Formalize support for buffer IO for .h5ad
So far we only support reading/writing from paths, this PR adds tests / type hints for binary buffers / file-like objects.
- [x] TODO: tests
Codecov Report
Merging #800 (ef3e1e9) into master (cc3ba6f) will decrease coverage by
0.05%. The diff coverage is86.95%.
@@ Coverage Diff @@
## master #800 +/- ##
==========================================
- Coverage 83.21% 83.15% -0.06%
==========================================
Files 34 34
Lines 4450 4458 +8
==========================================
+ Hits 3703 3707 +4
- Misses 747 751 +4
| Impacted Files | Coverage Δ | |
|---|---|---|
| anndata/_io/h5ad.py | 90.82% <81.25%> (-1.16%) |
:arrow_down: |
| anndata/_core/anndata.py | 83.45% <100.00%> (+0.04%) |
:arrow_up: |
| anndata/_core/merge.py | 93.73% <0.00%> (-0.28%) |
:arrow_down: |
General question about the PR, why buffers specifically and not h5py.File/ h5py.Group or zarr stores directly?
That’s also a good idea, but this PR is about the most generic serialization format: a byte stream.
We can add the others at another date.
See https://github.com/quiltdata/quilt/pull/2974 for motivation to get this in quickly.
Currently, this works:
import anndata as ad
from anndata.experimental import read_elem, write_elem
import h5py
from io import BytesIO
adata = ad.read_h5ad("/Users/isaac/data/pbmc3k_raw.h5ad")
bio = BytesIO()
with h5py.File(bio, "w") as f:
write_elem(f, "/", adata)
with h5py.File(bio, "r") as f:
from_bytes = read_elem(f["/"])
I don't think I want to directly support file-like objects as an input type to read_h5ad. It's more to support on our side, and the docs in h5py for this feature are full of "use at your own risk" warnings. See also h5py/h5py#1698
What is the use case here? I'm not too familiar with Quilt.
Check out their promo material: https://quiltdata.com/
Basically it’s a catalog to browse and manage in-house or public data. The data is stored in versioned “packages” (file trees on S3) together with searchable/queryable metadata. Metadata can be validated using schemas.
But if [read|write]_elem works, it’s true, they can just use that.
For quilt:
I saw that, but the specifics were a little unclear. Looks like it's only s3?
I think there are some similarities to things I'd like to do with zarr and OME, but not quite sure yet.
For specific use case, are you expecting the data to always be delivered as streams? If so, I think pickling would have less overhead from chunking the arrays. If the data is on the cloud, zarr may be a nicer choice for storage format (plus defaults to more modern compression libraries).
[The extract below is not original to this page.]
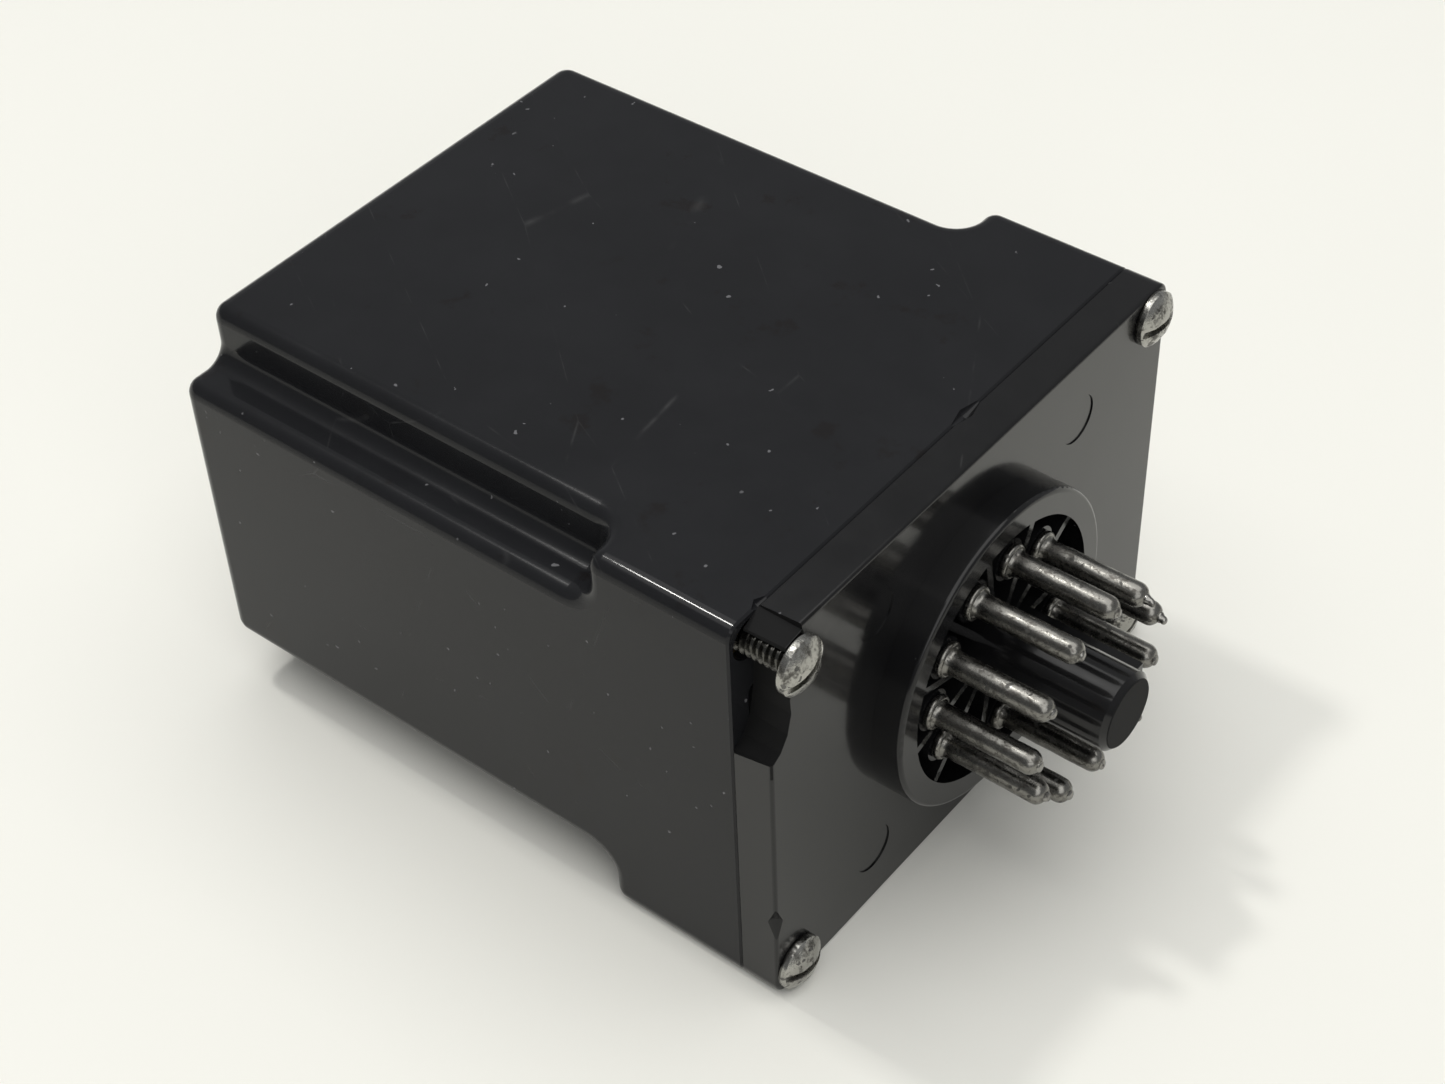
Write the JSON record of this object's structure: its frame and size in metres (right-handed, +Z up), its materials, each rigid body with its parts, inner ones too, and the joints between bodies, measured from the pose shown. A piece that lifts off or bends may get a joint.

I agree about zarr, hdf5 is a legacy thing. I also don’t know if their (de)serialization supports S3 file hierarchies as opposed to individual files.
Regarding pickling: I avoid that format for anything but caches because of its lack of stability.
One can have backwards compatible pickled objects. I believe both numpy and pandas do this.
I don't think it should be too hard for us, as anndata is basically builtin python types and those. I'd be up for a PR implementing this.
Of course you could have then have references to items which don't have compatibility guarantees.
yeah, that’s the problem, right? it’s easy that something sneaks in and everything breaks. Recovery is near impossible.